Just like wealth tends to accumulate as inheritances are transmitted from generation to generation, so too is cultural capital hoarded and concentrated, forming a lineage of power across creative markets. Bala Desejo’s engagement with and imitation of a calcified image of Brazilian culture is not a coincidence but an inevitable result of their ties to the same cultural elite that consecrated that image. A lesson on the entrenchment of patterns of domination in a system of culture is that most artists of this new MPB, including the four members of Bala Desejo, have studied in the same private school in the affluent neighborhood of Gávea in Rio, for this is the school where most icons of the old MPB have registered their children, of course. The promiscuous relationship between the Brazil lived by Bala Desejo’s musicians and the Brazil invented by their parents explains both the faux happiness that their songs exude and the forced aesthetic they embrace in their costumes, make-up, poetic import, and overall vibe.

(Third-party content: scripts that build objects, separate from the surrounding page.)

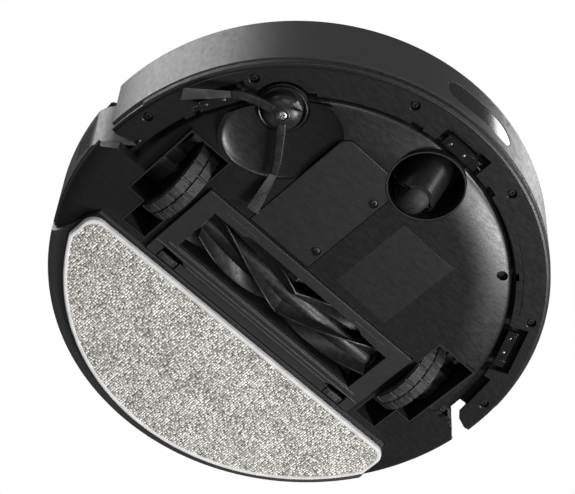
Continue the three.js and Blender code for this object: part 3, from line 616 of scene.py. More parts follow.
def mirror_piece(piece: bpy.types.Object, name: str) -> bpy.types.Object:
    """Make a mirror image of a piece across the robot's middle plane."""
    copy = twin(piece, name)
    copy.data.transform(Matrix.Diagonal((-1, 1, 1, 1)))
    copy.data.flip_normals()
    return copy


def settle(piece: bpy.types.Object) -> bpy.types.Object:
    """Apply every modifier of a piece to its mesh."""
    bpy.context.view_layer.update()
    graph = bpy.context.evaluated_depsgraph_get()
    made = bpy.data.meshes.new_from_object(piece.evaluated_get(graph))
    old = piece.data
    piece.modifiers.clear()
    piece.data = made
    bpy.data.meshes.remove(old)
    return piece


def combine(piece: bpy.types.Object, operation: str, tools: tuple, sharp: float = 32) -> bpy.types.Object:
    """Join, cut or keep a piece by other solids, which are used up.

    Args:
        piece: The piece to change.
        operation: UNION, DIFFERENCE or INTERSECT.
        tools: The other solids.
        sharp: Edges that bend by more than this many degrees stay sharp.

    Returns:
        The piece.
    """
    for tool in tools:
        modifier = piece.modifiers.new("shape", "BOOLEAN")
        modifier.operation = operation
        modifier.solver = "EXACT"
        modifier.object = tool
    settle(piece)
    for tool in tools:
        bpy.data.objects.remove(tool)
    shade_by_angle(piece.data, sharp)
    return piece


def weld(piece: bpy.types.Object, *tools: bpy.types.Object) -> bpy.types.Object:
    """Join other solids to a piece."""
    return combine(piece, "UNION", tools)


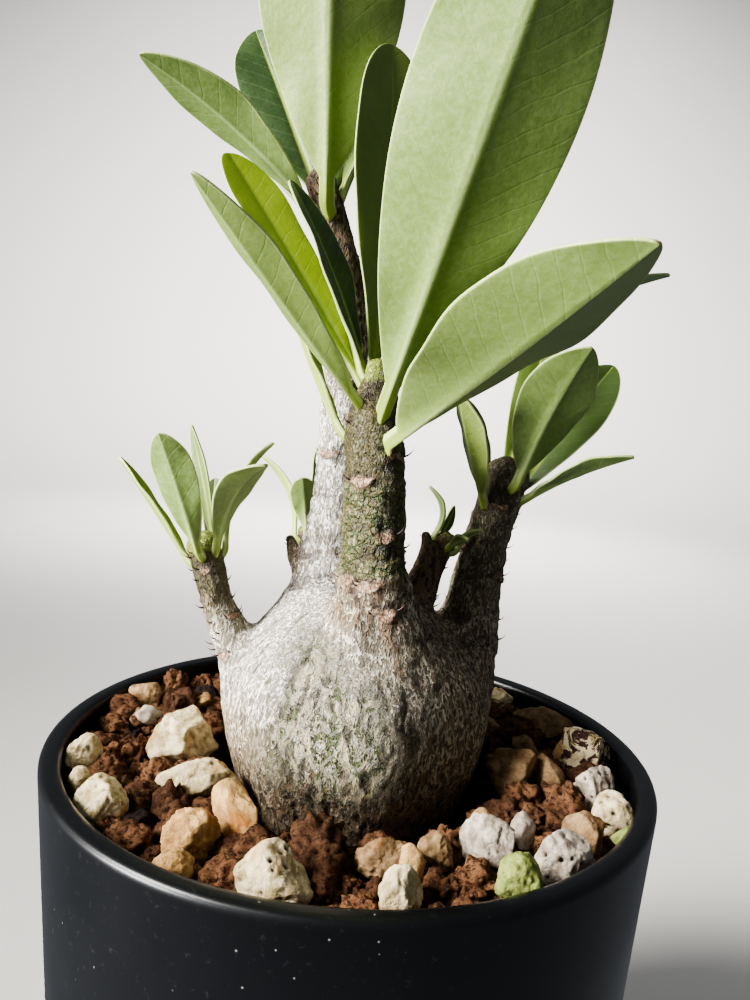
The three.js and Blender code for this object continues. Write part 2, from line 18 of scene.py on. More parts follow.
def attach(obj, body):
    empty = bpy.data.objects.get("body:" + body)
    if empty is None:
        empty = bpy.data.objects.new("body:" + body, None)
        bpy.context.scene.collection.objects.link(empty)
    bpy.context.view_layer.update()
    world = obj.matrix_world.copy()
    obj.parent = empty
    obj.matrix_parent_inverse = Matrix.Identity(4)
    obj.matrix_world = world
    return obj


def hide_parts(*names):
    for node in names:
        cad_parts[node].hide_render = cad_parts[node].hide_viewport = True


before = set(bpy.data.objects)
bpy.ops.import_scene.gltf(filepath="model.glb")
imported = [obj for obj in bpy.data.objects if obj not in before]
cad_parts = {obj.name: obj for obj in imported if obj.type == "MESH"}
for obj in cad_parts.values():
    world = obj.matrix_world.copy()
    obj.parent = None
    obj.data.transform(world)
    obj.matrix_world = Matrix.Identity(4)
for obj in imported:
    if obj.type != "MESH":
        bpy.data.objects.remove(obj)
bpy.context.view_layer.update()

When you are the heir of composers Caetano Veloso or Jaques Morelenbaum, you have access to an abundance of resources, a tactical network of Important People and Places, facing a strange facility to get press coverage (which includes this very review). Yet many other contemporary Brazilian artists deserve to be put in the spotlight more than Bala Desejo has been in the last few months. Check out the haunted musings of Atletas and Fantasma do Cerrado, the cosmic noise of Negro Leo and Arthur Bittencourt, or the pinball jazz of Vasconcelos Sentimento and Amaro Freitas. These artists may, given time, effectively renovate what Brazilian music is and means, disturbing the narcissistic paralysis of Tropicalia. Counterposed to Bala Desejo’s SIM SIM SIM, however, I get itches to listen to even the most outmoded and derivative pop of Anavitória or Sandy, for example, because they feel more honest and less tacky.